The Gordon Research Conference on the Origins of Solar Systems is due to meet from June 28-July 3 2015 at Mount Holyoke College in South Hadley, MA, an interdisciplinary meeting bringing together scientists from the fields of meteoritics (meteors), astrophysics, planetary science, extrasolar planets (or exo-planets) and the earth sciences. There are 32 invited speakers and 9 discussion leaders who will talk about the latest research findings - http://meteoriticalsociety.org
At http://phys.org/print341136762.html ... cosmic magnetic fields is the subject here and something called 'Weibel filamentation instabilities' - a plasma instability present in homgenous, or nearly homogenous. electromagnetic plasmas. It has attracted a fair amount of theoretical interest from plasma physicists and this news release follows the publication of a paper in Nature Physics published in January (2015). Laboratory produced weibels appear to conform to the hypothesis of magnetic field origins and growth.

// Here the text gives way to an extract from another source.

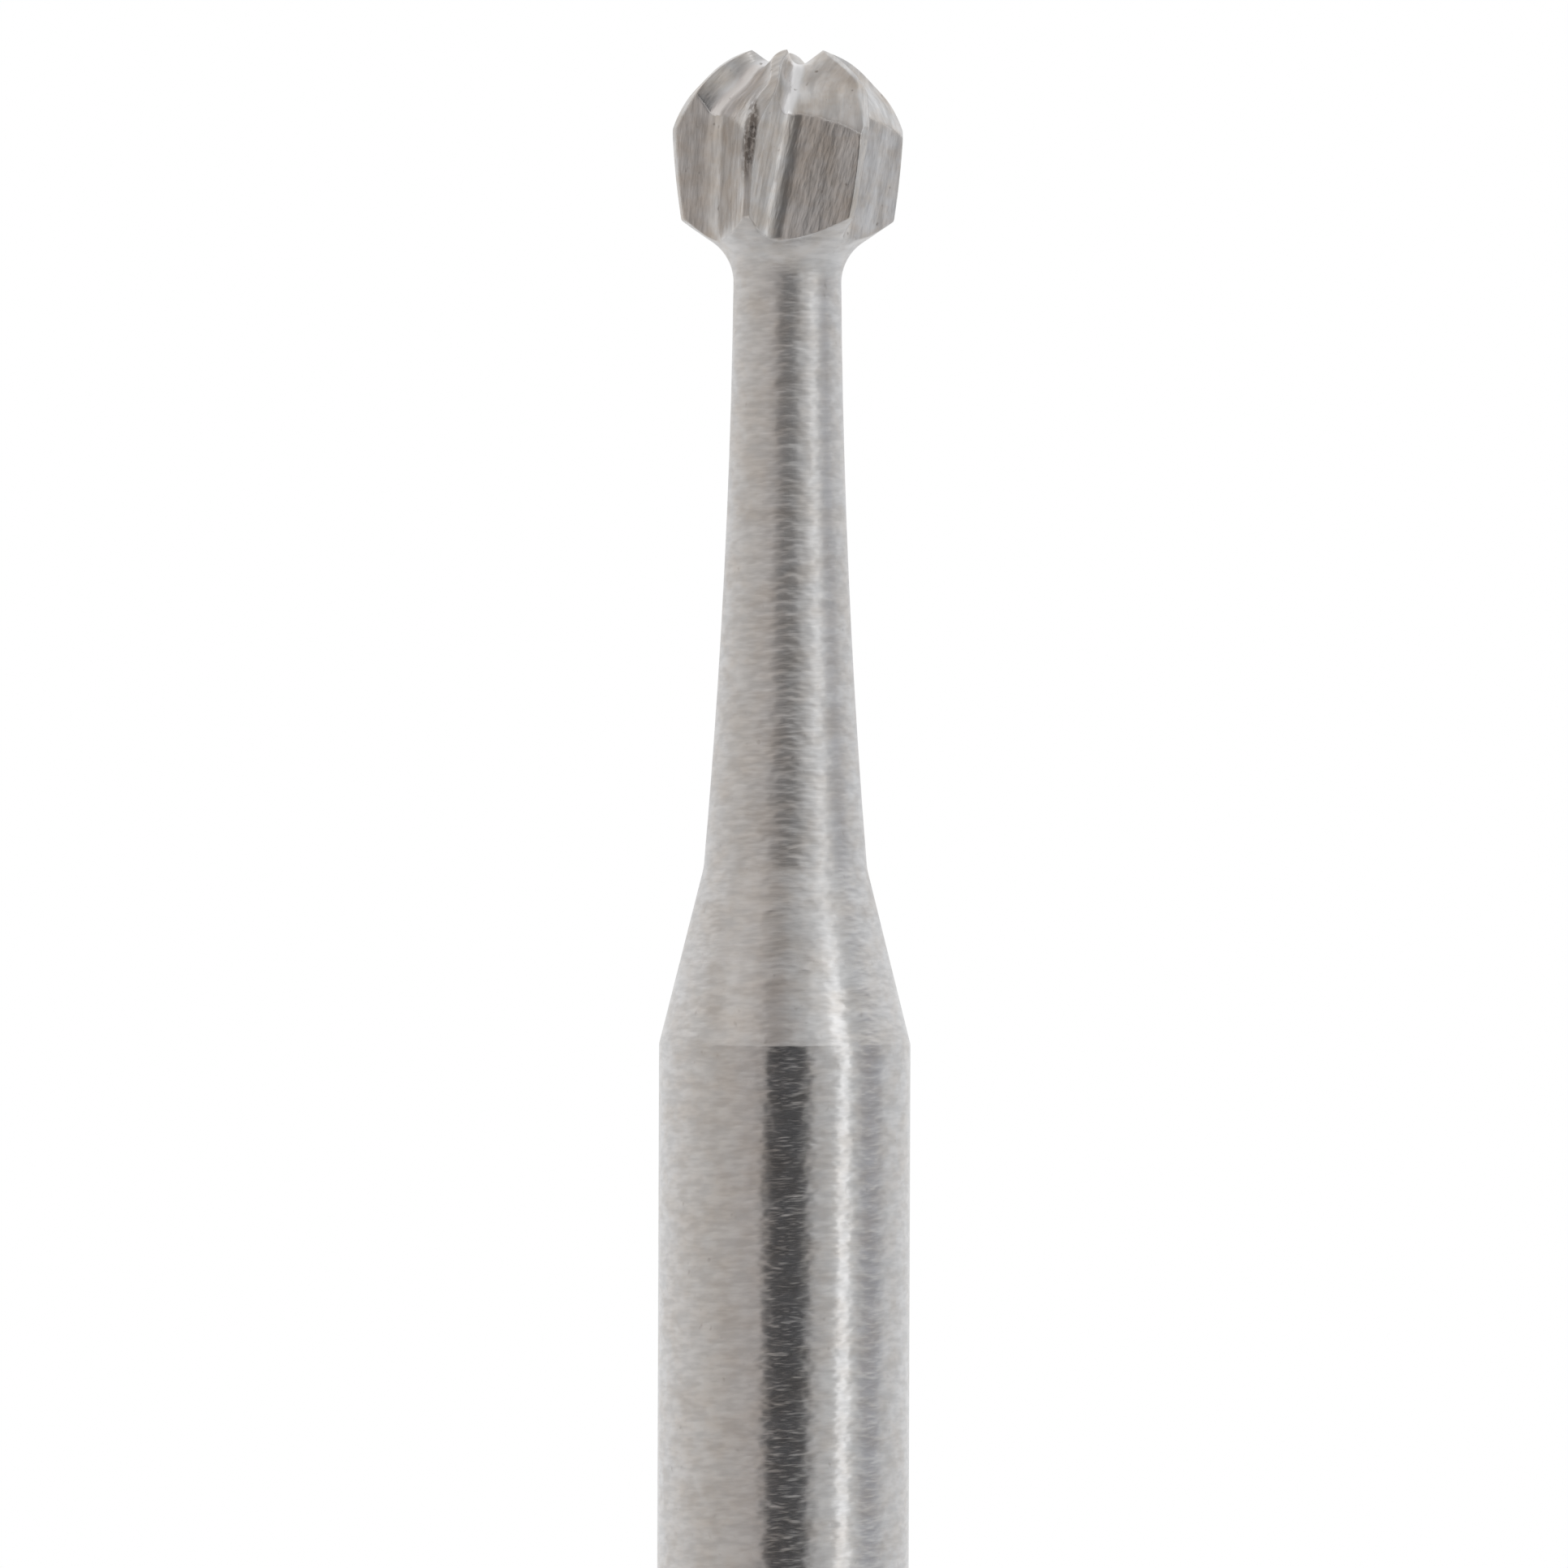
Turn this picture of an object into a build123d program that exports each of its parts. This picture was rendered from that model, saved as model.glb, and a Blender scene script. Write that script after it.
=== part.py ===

At http://phys.org/print341155255.html ... the journal Science, January 23rd, has published four articles on the Rosetta Mission - so get down to WH Smith's. Mind you, they are still saying the comet is composed of ice, dust, and space debris, a left over of the early days of the solar system. The lens they are looking through may not have changed too much but they are dealing with lots of new information. Describing the visual outline of the comet they say it is roughly the shape of a rubber duck, two lobes connected by a thin neck.
At www.jpl.nasa.gov/news/news.php?release=2015-029 ... NASA writers are telling us that Comet Churyumov-Gerasimenko is gushing water vapour into space - and it has been increasing in volume. The image below was taken in November and faints jets can be seen (via photo enhancement).
Comet Lovejoy is currently visible in binoculars as a greenish blob approaching the Pleiades, east of Orion. We now have a second comet that has sparked into brightness - Comet Finlay. The TV doctor's namesake can be seen with binoculars in Aquarius, very close to its brightest star. This is located in the SW area of the night sky - for more information go to Http://phys.org/print340879696.html ...
At http://phys.org/print340359127.html ... we learn that the Rosetta Mission to Comet Churyumov-Gerasimenko, otherwise known as 67P, has been displaying evidence of multiple jets of dust issuing forth from the surface, and floating around the near limits of the surface are pockets of dust, and aggregates |(bigger particles of dust) that get caught up in the comet's coma and are left behind in its wake -providing a tail like cloud swept and shaped by the solar wind. Comets are accompanied by a constant cloud of dust ejected from the body itself - and not all of it is of recent origin.
On January 26th an asteroid will pass within 3 times the distance of the Earth from the Moon - not exactly a close shave (see www.jpl.nasa.gov/news/news.php?release=2015-015 ...
The bigger question might be - has the space rock got any smaller pieces of rock in tow, running alongside in resonant orbit and out of kilter with the orbits of other solar system objects it may encounter?
At http://phys.org/print340055912.html ... a number of mysterious booms have been heard in central Oklahoma - sounding much like sonic booms rather than anything under the ground. Because the booms were heard over such a wide area this has ruled out a connection with fracking, the first culprit as far as the media are concerned. No earthquakes have been noticed at seismic recording stations, and the process known as cryoseisms (frost quakes) have been ruled out. The booms appear to be at the surface or in the atmosphere.
At http://spaceweather.com Friday January 9th (2014) it is suggested a magnetic storm hit Comet Lovejoy as activity seems to be ocurring in the blue ion tail - a plasma blob billowing down the sinuous tail like stucture. It seems that comet observers frequently witness such events - even though they are not usually discussed in mainstream channels. Plasma blobs and disconnect events are in response to CMEs and gusts of solar wind. In some instances, a comet's tail can actually be torn off the comet.